Em termos de Direito, tal
imposição não está consagrada na ordem jurídica nacional.
Ou seja, deveria haver uma
obrigação desse tipo. Mas não está prevista na lei, por enquanto.
TRAGÉDIA
Não pode haver privação da
liberdade, quando se estima que determinado indivíduo é um potencial criminoso.
Certa vez, Manuel
Pedro Ramalho Dias, o temível Manel
Alentejano, declarou, em entrevista à imprensa:
- Pretendo morrer da
seguinte forma. Vou para um local público, armado, de pistola. Mato uma dúzia
de pessoas. Depois, disparo sobre a minha cabeça.
Antes de por termo à vida,
ele desejava gritar: “Vão todos levar no…”.
Era ameaça para levar a
sério. Tratava-se de um perigosíssimo assaltante. Assassinava por capricho ou
para concretizar roubos de tuta e meia, embora reconhecesse:
- Quando mato alguém, fico
um bocado deprimido.
Aquele assustador anúncio
não permitiria aplicar-lhe uma medida de segurança e trancá-lo a sete chaves,
para evitar a tragédia que ele prometia levar a cabo.
As medidas de segurança
permitem arrecadar sujeitos perigosos. Mas só após terem cometido um delito.
ESTADO DE NECESSIDADE?
Nas situações do vírus do
ébola, não se pode falar em direito de necessidade. Falta a atualidade do
perigo, que apenas se verificará em casos extremos de pessoas comprovadamente contagiadas
e que se ausentam de casa livremente.
Entretanto, importa
esclarecer que o paciente não pratica um crime quando mente relativamente ao
seu estado de saúde. Nega ter sido atingido pelo ébola, sabendo que, na
realidade, foi infetado.
Não lhe é imputável a
falsificação nem se lhe podem assacar falsas declarações.
Isso acontece quando o
embuste respeita a facto juridicamente relevante ou a circunstância com efeitos
jurídicos. Por exemplo, alguém afirma que é solteiro, quando, na realidade, é
casado. Ou comunica ser herdeiro único, conhecendo a existência de mais
sucessores.
Por outro lado, o isolamento
é indispensável também quanto a indivíduos suspeitos de serem vítimas do ébola.
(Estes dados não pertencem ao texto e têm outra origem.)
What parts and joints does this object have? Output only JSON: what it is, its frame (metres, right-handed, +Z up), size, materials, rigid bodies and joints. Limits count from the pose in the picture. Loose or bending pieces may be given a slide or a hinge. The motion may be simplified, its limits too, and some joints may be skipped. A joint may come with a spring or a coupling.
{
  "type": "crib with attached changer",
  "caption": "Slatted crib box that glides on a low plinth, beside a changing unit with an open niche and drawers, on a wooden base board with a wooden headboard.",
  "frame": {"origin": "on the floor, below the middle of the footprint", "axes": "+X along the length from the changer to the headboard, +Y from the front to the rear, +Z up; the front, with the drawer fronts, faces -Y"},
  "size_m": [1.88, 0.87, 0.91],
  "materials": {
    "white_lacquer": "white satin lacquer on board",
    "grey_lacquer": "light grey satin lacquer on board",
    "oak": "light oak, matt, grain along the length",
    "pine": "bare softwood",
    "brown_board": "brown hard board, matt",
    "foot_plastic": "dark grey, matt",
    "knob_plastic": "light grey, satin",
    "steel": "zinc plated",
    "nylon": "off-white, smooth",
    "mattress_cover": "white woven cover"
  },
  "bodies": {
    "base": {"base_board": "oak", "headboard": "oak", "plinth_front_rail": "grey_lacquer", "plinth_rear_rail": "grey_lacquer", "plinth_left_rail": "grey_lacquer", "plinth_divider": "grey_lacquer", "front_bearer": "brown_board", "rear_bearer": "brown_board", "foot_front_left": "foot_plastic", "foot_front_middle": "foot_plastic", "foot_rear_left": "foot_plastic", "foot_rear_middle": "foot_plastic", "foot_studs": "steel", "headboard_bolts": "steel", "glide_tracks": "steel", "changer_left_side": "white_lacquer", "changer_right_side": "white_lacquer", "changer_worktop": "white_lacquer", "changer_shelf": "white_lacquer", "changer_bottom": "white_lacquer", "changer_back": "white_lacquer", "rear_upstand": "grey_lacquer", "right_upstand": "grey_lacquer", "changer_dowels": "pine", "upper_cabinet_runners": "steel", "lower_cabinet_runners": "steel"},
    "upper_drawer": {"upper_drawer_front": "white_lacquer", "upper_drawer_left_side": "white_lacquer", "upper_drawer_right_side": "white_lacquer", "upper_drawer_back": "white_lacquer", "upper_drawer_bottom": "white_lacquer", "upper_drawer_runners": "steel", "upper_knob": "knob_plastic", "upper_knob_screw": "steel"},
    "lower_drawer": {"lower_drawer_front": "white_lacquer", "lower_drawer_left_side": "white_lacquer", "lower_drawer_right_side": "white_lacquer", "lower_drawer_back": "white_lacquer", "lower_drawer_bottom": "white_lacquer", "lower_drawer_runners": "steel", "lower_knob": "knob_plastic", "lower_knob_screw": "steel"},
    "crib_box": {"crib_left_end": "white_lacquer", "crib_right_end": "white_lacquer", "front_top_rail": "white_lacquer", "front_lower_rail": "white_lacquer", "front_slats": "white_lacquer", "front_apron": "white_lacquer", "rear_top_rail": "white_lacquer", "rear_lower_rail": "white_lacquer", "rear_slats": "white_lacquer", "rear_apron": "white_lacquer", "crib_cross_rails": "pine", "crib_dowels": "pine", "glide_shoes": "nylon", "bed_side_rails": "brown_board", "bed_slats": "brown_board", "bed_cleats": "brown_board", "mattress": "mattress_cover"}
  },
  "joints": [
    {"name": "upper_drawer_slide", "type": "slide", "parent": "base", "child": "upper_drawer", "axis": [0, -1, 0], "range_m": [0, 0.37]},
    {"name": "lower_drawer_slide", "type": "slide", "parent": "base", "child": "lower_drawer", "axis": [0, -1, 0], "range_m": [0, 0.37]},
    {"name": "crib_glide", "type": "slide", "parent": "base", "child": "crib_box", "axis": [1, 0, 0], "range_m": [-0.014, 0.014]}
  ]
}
Têm de ser internados, mesmo contra a sua vontade, apenas por prevenção e para
efeitos de diagnóstico.
À MARGEM DA LEI
Deste modo, a única
hipótese é mesmo aprovar uma lei para o efeito.
Portugal é um Estado de
Direito.
Quando as autoridades
públicas atuam à margem da lei, verificam-se dois inconvenientes.
Sai reforçada a imagem do
nosso país como nação pouco desenvolvida.
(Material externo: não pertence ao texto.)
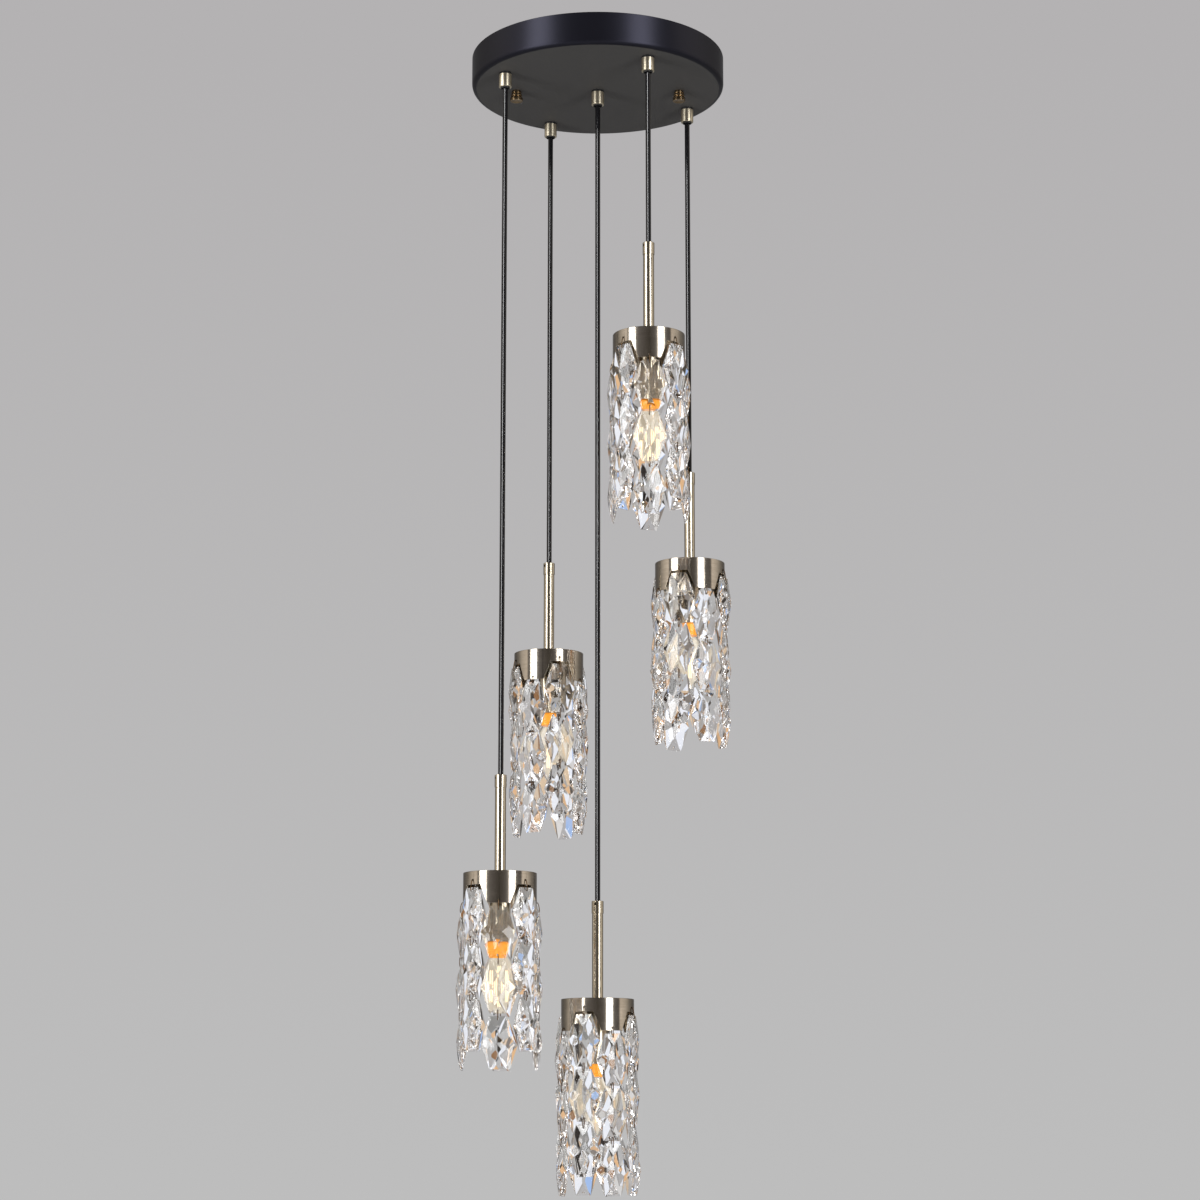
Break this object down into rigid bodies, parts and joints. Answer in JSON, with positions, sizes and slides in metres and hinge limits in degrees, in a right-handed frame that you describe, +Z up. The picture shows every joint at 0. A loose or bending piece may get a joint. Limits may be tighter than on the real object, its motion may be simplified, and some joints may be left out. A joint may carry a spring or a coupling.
{
  "type": "cluster pendant light",
  "caption": "Cluster pendant light: a round ceiling pan from which lamps in cages of faceted crystal hang on black cords at stepped heights.",
  "frame": {"origin": "centre of the pan's top rim, in the plane of the ceiling", "axes": "+Z up into the ceiling, -Y towards the viewer of the picture, +X to that viewer's right"},
  "size_m": [0.3112, 0.3112, 1.3301],
  "materials": {
    "black_enamel": "satin black enamel on spun steel",
    "zinc_steel": "zinc plated",
    "antique_brass": "brushed and darkened, lacquered",
    "dark_bronze": "darkened wire",
    "terminal_plastic": "moulded",
    "black_cord": "smooth sheath",
    "amber_base": "amber ring under a plated screw shell",
    "bulb_glass": "clear blown glass",
    "crystal_glass": "clear cut crystal"
  },
  "bodies": {
    "ceiling_pan": {"canopy": "black_enamel", "crossbar": "zinc_steel", "mounting_studs": "zinc_steel", "crossbar_fasteners": "zinc_steel", "cord_grips": "antique_brass", "grip_locknuts": "antique_brass", "terminal_block": "terminal_plastic", "cord_tails": "black_cord"},
    "knob_left": {"canopy_knob_left": "antique_brass"},
    "knob_right": {"canopy_knob_right": "antique_brass"},
    "cord_bend_1": {"cord_flex_1": "black_cord"},
    "cord_1": {"cord_1": "black_cord"},
    "lamp_1": {"stem_cap_1": "antique_brass", "stem_1": "antique_brass", "collar_1": "antique_brass", "socket_1": "antique_brass", "crystals_1": "crystal_glass", "crystal_pins_1": "dark_bronze"},
    "bulb_1": {"bulb_base_1": "amber_base", "bulb_glass_1": "bulb_glass"},
    "cord_bend_2": {"cord_flex_2": "black_cord"},
    "cord_2": {"cord_2": "black_cord"},
    "lamp_2": {"stem_cap_2": "antique_brass", "stem_2": "antique_brass", "collar_2": "antique_brass", "socket_2": "antique_brass", "crystals_2": "crystal_glass", "crystal_pins_2": "dark_bronze"},
    "bulb_2": {"bulb_base_2": "amber_base", "bulb_glass_2": "bulb_glass"},
    "cord_bend_3": {"cord_flex_3": "black_cord"},
    "cord_3": {"cord_3": "black_cord"},
    "lamp_3": {"stem_cap_3": "antique_brass", "stem_3": "antique_brass", "collar_3": "antique_brass", "socket_3": "antique_brass", "crystals_3": "crystal_glass", "crystal_pins_3": "dark_bronze"},
    "bulb_3": {"bulb_base_3": "amber_base", "bulb_glass_3": "bulb_glass"},
    "cord_bend_4": {"cord_flex_4": "black_cord"},
    "cord_4": {"cord_4": "black_cord"},
    "lamp_4": {"stem_cap_4": "antique_brass", "stem_4": "antique_brass", "collar_4": "antique_brass", "socket_4": "antique_brass", "crystals_4": "crystal_glass", "crystal_pins_4": "dark_bronze"},
    "bulb_4": {"bulb_base_4": "amber_base", "bulb_glass_4": "bulb_glass"},
    "cord_bend_5": {"cord_flex_5": "black_cord"},
    "cord_5": {"cord_5": "black_cord"},
    "lamp_5": {"stem_cap_5": "antique_brass", "stem_5": "antique_brass", "collar_5": "antique_brass", "socket_5": "antique_brass", "crystals_5": "crystal_glass", "crystal_pins_5": "dark_bronze"},
    "bulb_5": {"bulb_base_5": "amber_base", "bulb_glass_5": "bulb_glass"}
  },
  "joints": [
    {"name": "knob_left_turn", "type": "hinge", "parent": "ceiling_pan", "child": "knob_left", "pos_m": [-0.097, 0, -0.044], "axis": [0, 0, 1], "continuous": true},
    {"name": "knob_right_turn", "type": "hinge", "parent": "ceiling_pan", "child": "knob_right", "pos_m": [0.097, 0, -0.044], "axis": [0, 0, 1], "continuous": true},
    {"name": "lamp_1_swing_to_and_fro", "type": "hinge", "parent": "ceiling_pan", "child": "cord_bend_1", "pos_m": [0.05812, -0.1084, -0.054], "axis": [1, 0, 0], "range_deg": [-6, 6]},
    {"name": "lamp_1_swing_sideways", "type": "hinge", "parent": "cord_bend_1", "child": "cord_1", "pos_m": [0.05812, -0.1084, -0.054], "axis": [0, 1, 0], "range_deg": [-6, 6]},
    {"name": "lamp_1_twist", "type": "hinge", "parent": "cord_1", "child": "lamp_1", "pos_m": [0.05812, -0.1084, -0.278], "axis": [0, 0, 1], "range_deg": [-90, 90]},
    {"name": "bulb_1_out", "type": "slide", "parent": "lamp_1", "child": "bulb_1", "axis": [0, 0, -1], "range_m": [0, 0.03]},
    {"name": "lamp_2_swing_to_and_fro", "type": "hinge", "parent": "ceiling_pan", "child": "cord_bend_2", "pos_m": [0.1084, 0.05812, -0.054], "axis": [1, 0, 0], "range_deg": [-4.5, 4.5]},
    {"name": "lamp_2_swing_sideways", "type": "hinge", "parent": "cord_bend_2", "child": "cord_2", "pos_m": [0.1084, 0.05812, -0.054], "axis": [0, 1, 0], "range_deg": [-4.5, 4.5]},
    {"name": "lamp_2_twist", "type": "hinge", "parent": "cord_2", "child": "lamp_2", "pos_m": [0.1084, 0.05812, -0.508], "axis": [0, 0, 1], "range_deg": [-90, 90]},
    {"name": "bulb_2_out", "type": "slide", "parent": "lamp_2", "child": "bulb_2", "axis": [0, 0, -1], "range_m": [0, 0.03]},
    {"name": "lamp_3_swing_to_and_fro", "type": "hinge", "parent": "ceiling_pan", "child": "cord_bend_3", "pos_m": [-0.05812, 0.1084, -0.054], "axis": [1, 0, 0], "range_deg": [-4, 4]},
    {"name": "lamp_3_swing_sideways", "type": "hinge", "parent": "cord_bend_3", "child": "cord_3", "pos_m": [-0.05812, 0.1084, -0.054], "axis": [0, 1, 0], "range_deg": [-4, 4]},
    {"name": "lamp_3_twist", "type": "hinge", "parent": "cord_3", "child": "lamp_3", "pos_m": [-0.05812, 0.1084, -0.607], "axis": [0, 0, 1], "range_deg": [-90, 90]},
    {"name": "bulb_3_out", "type": "slide", "parent": "lamp_3", "child": "bulb_3", "axis": [0, 0, -1], "range_m": [0, 0.03]},
    {"name": "lamp_4_swing_to_and_fro", "type": "hinge", "parent": "ceiling_pan", "child": "cord_bend_4", "pos_m": [-0.1084, -0.05812, -0.054], "axis": [1, 0, 0], "range_deg": [-4, 4]},
    {"name": "lamp_4_swing_sideways", "type": "hinge", "parent": "cord_bend_4", "child": "cord_4", "pos_m": [-0.1084, -0.05812, -0.054], "axis": [0, 1, 0], "range_deg": [-1, 4]},
    {"name": "lamp_4_twist", "type": "hinge", "parent": "cord_4", "child": "lamp_4", "pos_m": [-0.1084, -0.05812, -0.883], "axis": [0, 0, 1], "range_deg": [-90, 90]},
    {"name": "bulb_4_out", "type": "slide", "parent": "lamp_4", "child": "bulb_4", "axis": [0, 0, -1], "range_m": [0, 0.03]},
    {"name": "lamp_5_swing_to_and_fro", "type": "hinge", "parent": "ceiling_pan", "child": "cord_bend_5", "pos_m": [0, 0, -0.054], "axis": [1, 0, 0], "range_deg": [-3.5, 3.5]},
    {"name": "lamp_5_swing_sideways", "type": "hinge", "parent": "cord_bend_5", "child": "cord_5", "pos_m": [0, 0, -0.054], "axis": [0, 1, 0], "range_deg": [-3.5, 1]},
    {"name": "lamp_5_twist", "type": "hinge", "parent": "cord_5", "child": "lamp_5", "pos_m": [0, 0, -1.019], "axis": [0, 0, 1], "range_deg": [-90, 90]},
    {"name": "bulb_5_out", "type": "slide", "parent": "lamp_5", "child": "bulb_5", "axis": [0, 0, -1], "range_m": [0, 0.03]}
  ]
}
Por outro lado, mais tarde
ou mais cedo, a ilegalidade é denunciada e tem de se por cobro à mesma.
Darei alguns exemplos em
que situações dessas trouxeram dissabores.
Enquanto procurador-geral
da república, Cunha Rodrigues teve a louvável
iniciativa de criar os departamentos de investigação e ação penal. Porém, estes organismos começaram a
funcionar, antes de serem constituídos legalmente.
É claro que vários
advogados suscitaram a irregularidade. Centenas de provas ficaram inutilizadas.
Em Macau, no período
compreendido entre 1976 e 1996, realizavam-se votações para o presidente
português. Os boletins eram contados e enviados para Portugal. Depois, pura e
simplesmente, procedia-se à sua destruição e não se contabilizavam para as
eleições do chefe-de-estado.
É que os juristas
alertaram para o facto de aquela cidade não estar integrada no território
português.
Em Barrancos, causídicos
acabaram com as touradas em que se matavam animais durante o espetáculo.
Através de procedimentos cautelares, forçaram as entidades locais a não
permitir a ilegalidade. Posteriormente, lá apareceu legislação, consentindo
aquilo que alguns consideram um grande divertimento.
Com o ébola, não pode
suceder o mesmo.
Não é viável esperar que surjam
os problemas para se pensar em legislar sobre o assunto.